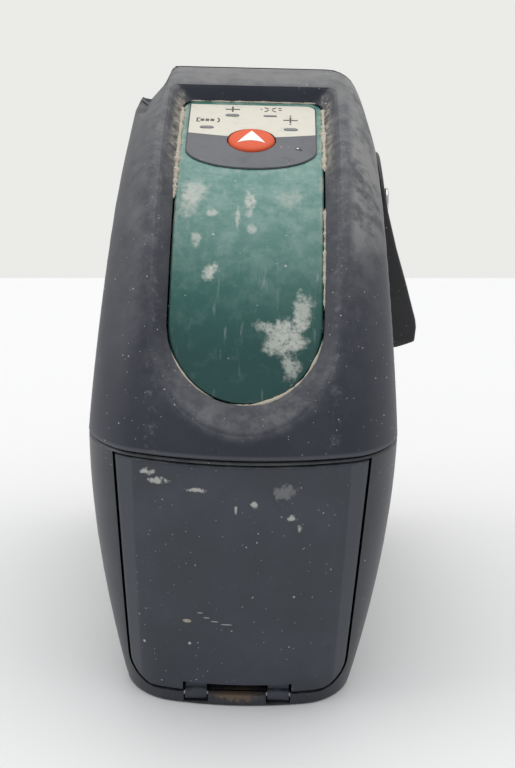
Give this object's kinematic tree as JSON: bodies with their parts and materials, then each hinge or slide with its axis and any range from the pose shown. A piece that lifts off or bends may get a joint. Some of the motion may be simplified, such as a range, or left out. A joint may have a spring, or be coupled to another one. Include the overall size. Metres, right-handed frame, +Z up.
...
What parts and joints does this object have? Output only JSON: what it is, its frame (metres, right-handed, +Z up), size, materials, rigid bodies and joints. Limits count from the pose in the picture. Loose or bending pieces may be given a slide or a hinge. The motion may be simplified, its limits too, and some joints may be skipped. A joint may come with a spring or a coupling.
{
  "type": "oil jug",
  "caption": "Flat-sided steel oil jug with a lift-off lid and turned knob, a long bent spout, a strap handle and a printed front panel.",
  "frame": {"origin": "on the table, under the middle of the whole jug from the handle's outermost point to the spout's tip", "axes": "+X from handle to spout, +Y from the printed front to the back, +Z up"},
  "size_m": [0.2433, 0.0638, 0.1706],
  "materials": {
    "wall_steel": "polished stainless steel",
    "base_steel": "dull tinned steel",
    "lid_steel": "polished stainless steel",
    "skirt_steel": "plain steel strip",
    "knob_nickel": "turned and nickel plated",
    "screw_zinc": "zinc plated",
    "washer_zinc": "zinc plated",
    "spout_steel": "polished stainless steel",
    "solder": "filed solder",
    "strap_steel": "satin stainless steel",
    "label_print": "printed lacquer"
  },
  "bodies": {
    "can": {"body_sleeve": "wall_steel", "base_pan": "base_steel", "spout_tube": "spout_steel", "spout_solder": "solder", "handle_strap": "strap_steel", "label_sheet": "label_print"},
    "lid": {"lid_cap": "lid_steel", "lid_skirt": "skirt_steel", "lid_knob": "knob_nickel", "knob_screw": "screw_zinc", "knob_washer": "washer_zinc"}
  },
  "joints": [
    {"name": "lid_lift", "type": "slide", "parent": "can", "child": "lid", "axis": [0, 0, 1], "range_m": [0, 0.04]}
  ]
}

= Directions for this task =
Which lines include the word "right"? Copy every one of them.

= Finished task =
Give this object's kinematic tree as JSON: bodies with their parts and materials, then each hinge or slide with its axis and any range from the pose shown. A piece that lifts off or bends may get a joint. Some of the motion may be simplified, such as a range, or left out. A joint may have a spring, or be coupled to another one. Include the overall size. Metres, right-handed frame, +Z up.
What parts and joints does this object have? Output only JSON: what it is, its frame (metres, right-handed, +Z up), size, materials, rigid bodies and joints. Limits count from the pose in the picture. Loose or bending pieces may be given a slide or a hinge. The motion may be simplified, its limits too, and some joints may be skipped. A joint may come with a spring or a coupling.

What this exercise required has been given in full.